There is an alternative.  Use a reconciliation tool that has been designed to work where there are no standards and where best practice is emergent.  A tool that can hold any data of any complexity with no shoe-horning.  A tool that can analyse your data files and build an appropriate schema using modern data management techniques.

By using such a tool you can remove the need for an ETL tool in the reconciliation flow.  Configureres only need to learn one tool not two and the resulting reconciliation is not compromised since it has access to all the data attributes rather than the subset shoe-horned into a standard based message.

The speed of onboarding onto such a modern tool is an order of maginitude better than legacy approaches and enables organisations to keep pace with rapid financial product innovation. 

 

A Finextra member
A Finextra member 19 November, 2014, 17:36Be the first to give this comment the thumbs up 0 likes

Thanks Neil. I always enjoy your thoughts on Recs. I prefer to segregate data integration from data matching, to isolate the end matching application from the adverse impact of data structure and schema changes.

A Finextra member
A Finextra member 27 November, 2014, 17:30Be the first to give this comment the thumbs up 0 likes

Excellent article Cliff,

It is an interesting debate that actually affects more than reconciliation.

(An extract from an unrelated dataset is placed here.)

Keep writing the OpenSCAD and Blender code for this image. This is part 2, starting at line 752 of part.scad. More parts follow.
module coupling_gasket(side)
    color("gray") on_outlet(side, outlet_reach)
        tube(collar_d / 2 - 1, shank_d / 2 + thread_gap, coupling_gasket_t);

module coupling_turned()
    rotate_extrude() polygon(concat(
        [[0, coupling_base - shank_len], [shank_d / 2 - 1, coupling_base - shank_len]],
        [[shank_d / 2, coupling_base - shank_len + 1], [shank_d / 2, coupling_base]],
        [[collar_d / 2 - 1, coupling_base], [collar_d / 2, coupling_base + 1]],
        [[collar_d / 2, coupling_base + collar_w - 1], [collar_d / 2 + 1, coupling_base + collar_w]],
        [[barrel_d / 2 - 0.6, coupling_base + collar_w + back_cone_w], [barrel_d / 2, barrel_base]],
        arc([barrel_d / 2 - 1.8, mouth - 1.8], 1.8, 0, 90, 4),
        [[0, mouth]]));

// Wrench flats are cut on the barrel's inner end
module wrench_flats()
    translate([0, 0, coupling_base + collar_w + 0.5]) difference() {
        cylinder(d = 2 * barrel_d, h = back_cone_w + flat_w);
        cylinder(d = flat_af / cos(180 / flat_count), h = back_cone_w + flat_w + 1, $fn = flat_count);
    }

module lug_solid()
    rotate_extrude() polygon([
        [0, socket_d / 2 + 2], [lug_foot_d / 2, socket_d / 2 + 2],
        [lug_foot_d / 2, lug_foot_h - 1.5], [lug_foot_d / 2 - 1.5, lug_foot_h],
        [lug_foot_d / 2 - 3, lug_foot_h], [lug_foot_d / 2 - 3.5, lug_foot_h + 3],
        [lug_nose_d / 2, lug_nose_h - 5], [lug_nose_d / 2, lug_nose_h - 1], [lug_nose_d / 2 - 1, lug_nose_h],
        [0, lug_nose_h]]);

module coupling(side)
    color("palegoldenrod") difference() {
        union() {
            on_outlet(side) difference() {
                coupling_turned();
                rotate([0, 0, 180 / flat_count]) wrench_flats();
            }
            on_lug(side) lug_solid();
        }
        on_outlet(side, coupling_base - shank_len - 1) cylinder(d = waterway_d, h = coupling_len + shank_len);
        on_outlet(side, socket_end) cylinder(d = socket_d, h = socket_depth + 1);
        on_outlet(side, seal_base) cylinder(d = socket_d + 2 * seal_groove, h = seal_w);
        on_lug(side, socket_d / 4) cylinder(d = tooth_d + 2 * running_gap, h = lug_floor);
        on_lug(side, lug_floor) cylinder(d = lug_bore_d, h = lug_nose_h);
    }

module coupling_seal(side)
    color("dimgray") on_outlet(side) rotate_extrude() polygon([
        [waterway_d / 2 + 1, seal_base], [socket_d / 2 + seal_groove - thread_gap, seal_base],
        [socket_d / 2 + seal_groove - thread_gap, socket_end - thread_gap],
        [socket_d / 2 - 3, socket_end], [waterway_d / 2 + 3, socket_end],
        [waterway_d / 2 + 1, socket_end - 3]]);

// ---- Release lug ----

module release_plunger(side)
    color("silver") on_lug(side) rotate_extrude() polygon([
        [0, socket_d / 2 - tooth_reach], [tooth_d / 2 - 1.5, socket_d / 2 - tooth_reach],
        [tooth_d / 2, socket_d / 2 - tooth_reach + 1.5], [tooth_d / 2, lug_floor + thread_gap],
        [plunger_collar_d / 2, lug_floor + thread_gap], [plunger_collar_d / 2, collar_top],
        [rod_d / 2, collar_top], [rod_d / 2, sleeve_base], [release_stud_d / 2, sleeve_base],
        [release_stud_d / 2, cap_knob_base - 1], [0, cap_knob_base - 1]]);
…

The same issues arise when having to make payments to multiple regions or via multiple service providers; when having to trade-report to various authorised bodies; when having to deal with custodians each having their own flavour of a standard or even to deal with the fact that the standards themselves evolve (as is the case for funds migration from SWIFT MT messages to 20022).

We implemented EAI technology for financial institutions for many years but found the ‘E’ and the ‘L’ aspects of ETL were getting simpler as technologies such as TCP, FTP, SQL, MQ etc. standardised; But the ‘T’ component conversely became more complex and the standard technologies available were not fit for this changing landscape.

So whether you keep it separate or embed it in the reconciliation application there are lots of situations beyond reconciliation where you will need to be fluent with message standard be they proprietary or published standards.